Oggi, 23 settembre, l’Italia ha perso una delle sue figure più emblematiche della politica moderna: Giorgio Napolitano. L’ex presidente della Repubblica, deceduto all’età di 98 anni, ha lasciato un segno indelebile nella storia del paese. Napolitano è stato il primo presidente della Repubblica ad essere eletto due volte, prima nel 2006 e poi nel 2013, servendo con dedizione per due mandati.
La sua carriera politica è stata lunga e illustre, con un ingresso in Parlamento risalente al lontano 1953. Inoltre, Napolitano è stato uno degli ultimi rappresentanti della vecchia guardia del Partito Comunista ancora in vita, affiancato da figure come Achille Occhetto e Aldo Tortorella.
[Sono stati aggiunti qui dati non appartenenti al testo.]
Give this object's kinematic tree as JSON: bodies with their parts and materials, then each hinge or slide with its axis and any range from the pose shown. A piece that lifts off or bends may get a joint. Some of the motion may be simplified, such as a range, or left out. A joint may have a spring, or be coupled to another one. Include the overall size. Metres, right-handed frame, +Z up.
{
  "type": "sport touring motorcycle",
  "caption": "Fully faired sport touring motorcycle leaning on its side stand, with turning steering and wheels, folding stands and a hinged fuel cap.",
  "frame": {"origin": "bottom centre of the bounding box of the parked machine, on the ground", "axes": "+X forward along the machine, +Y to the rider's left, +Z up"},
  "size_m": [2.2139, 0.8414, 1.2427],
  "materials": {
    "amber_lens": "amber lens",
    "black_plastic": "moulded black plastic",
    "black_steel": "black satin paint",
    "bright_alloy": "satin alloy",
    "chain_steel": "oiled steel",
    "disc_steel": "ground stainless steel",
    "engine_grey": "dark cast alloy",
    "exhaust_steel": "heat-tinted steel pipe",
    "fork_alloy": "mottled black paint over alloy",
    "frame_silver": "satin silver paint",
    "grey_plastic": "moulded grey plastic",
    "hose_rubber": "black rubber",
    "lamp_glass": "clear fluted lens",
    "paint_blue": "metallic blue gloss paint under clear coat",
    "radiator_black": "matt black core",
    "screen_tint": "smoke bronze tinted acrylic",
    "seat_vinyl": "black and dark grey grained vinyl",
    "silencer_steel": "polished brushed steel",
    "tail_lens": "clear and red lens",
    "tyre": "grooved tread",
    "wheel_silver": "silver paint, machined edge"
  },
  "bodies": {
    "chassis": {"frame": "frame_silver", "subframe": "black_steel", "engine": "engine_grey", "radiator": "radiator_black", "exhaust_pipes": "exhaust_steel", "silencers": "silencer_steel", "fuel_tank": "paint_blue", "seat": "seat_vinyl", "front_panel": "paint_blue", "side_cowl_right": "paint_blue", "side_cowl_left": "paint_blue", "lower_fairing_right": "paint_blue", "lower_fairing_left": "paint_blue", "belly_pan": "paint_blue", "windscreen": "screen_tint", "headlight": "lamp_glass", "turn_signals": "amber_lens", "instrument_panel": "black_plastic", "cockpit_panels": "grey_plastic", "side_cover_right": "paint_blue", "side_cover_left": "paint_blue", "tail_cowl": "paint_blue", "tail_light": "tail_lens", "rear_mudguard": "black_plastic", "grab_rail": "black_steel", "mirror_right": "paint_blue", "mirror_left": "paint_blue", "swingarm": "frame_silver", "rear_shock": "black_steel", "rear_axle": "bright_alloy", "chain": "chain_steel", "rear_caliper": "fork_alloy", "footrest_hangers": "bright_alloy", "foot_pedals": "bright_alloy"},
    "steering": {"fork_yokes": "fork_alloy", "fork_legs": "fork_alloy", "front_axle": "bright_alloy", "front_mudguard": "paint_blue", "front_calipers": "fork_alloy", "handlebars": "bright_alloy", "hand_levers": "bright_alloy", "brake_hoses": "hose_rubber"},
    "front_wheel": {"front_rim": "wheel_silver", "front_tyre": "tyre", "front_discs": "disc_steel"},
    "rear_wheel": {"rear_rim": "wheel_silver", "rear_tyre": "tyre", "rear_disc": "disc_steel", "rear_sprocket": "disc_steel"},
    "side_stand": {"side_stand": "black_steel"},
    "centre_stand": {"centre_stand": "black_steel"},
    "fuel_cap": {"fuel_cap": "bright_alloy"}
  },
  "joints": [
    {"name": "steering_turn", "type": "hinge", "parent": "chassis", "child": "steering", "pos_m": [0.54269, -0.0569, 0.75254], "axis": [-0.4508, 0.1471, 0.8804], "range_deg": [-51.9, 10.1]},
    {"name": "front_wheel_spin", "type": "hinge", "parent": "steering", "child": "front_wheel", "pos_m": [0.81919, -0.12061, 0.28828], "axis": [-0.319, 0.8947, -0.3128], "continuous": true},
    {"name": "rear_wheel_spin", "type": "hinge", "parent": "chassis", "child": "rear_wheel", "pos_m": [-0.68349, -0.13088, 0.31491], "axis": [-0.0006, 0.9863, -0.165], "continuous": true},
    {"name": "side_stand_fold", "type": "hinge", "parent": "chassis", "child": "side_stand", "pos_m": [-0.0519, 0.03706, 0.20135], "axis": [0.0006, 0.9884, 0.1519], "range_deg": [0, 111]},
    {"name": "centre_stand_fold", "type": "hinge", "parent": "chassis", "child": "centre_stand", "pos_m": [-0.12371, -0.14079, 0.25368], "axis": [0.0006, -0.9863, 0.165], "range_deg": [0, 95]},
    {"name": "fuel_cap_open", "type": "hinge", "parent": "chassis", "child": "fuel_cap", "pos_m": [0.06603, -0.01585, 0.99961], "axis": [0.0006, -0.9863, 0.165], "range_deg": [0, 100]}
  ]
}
La sua vita politica è stata fortemente caratterizzata dalla sua affiliazione di sinistra. Negli anni ’80, dopo la morte di Giorgio Amendola, Napolitano è diventato il capo dei miglioristi nel Partito Comunista Italiano (PCI), una corrente di riformisti in un contesto in cui il termine “riformismo” era spesso visto con sospetto nella sinistra dell’epoca. Questi miglioristi, tra cui Napolitano, Macaluso, Iotti, Lama, Chiaromonte e Bufalini, erano noti per il loro dialogo con il Partito Socialista Italiano (PSI) e il controverso leader socialista Bettino Craxi.
Napolitano era un leader straordinario, dotato di una moderna aristocrazia politica. Era uno dei pochi politici italiani a parlare fluentemente l’inglese, dimostrando una visione aperta e internazionale. Tuttavia, nonostante le sue capacità di leadership, è sempre stato il capo di una minoranza all’interno del PCI, guardato con sospetto dai sostenitori fedeli di Enrico Berlinguer e dai giovani seguaci dell’utopismo di Pietro Ingrao.
La sua figura è stata oggetto di intense discussioni e dibattiti all’interno del panorama politico italiano. Come ha scritto Michele Serra su “Tango,” l’inserto satirico dell’Unità, Napolitano era gradito agli intellettuali moderati, all’Alleanza Atlantica (NATO), a Salvatore Veca, al PSI e agli imprenditori liberali. Tuttavia, rimaneva una figura controversa tra i comunisti puri, rappresentando un’ala della sinistra italiana che cercava di migliorare la società esistente invece di abbracciare un utopismo radicale.
Con la scomparsa di Giorgio Napolitano, l’Italia perde un protagonista della sua storia politica e una voce autorevole nella sinistra italiana.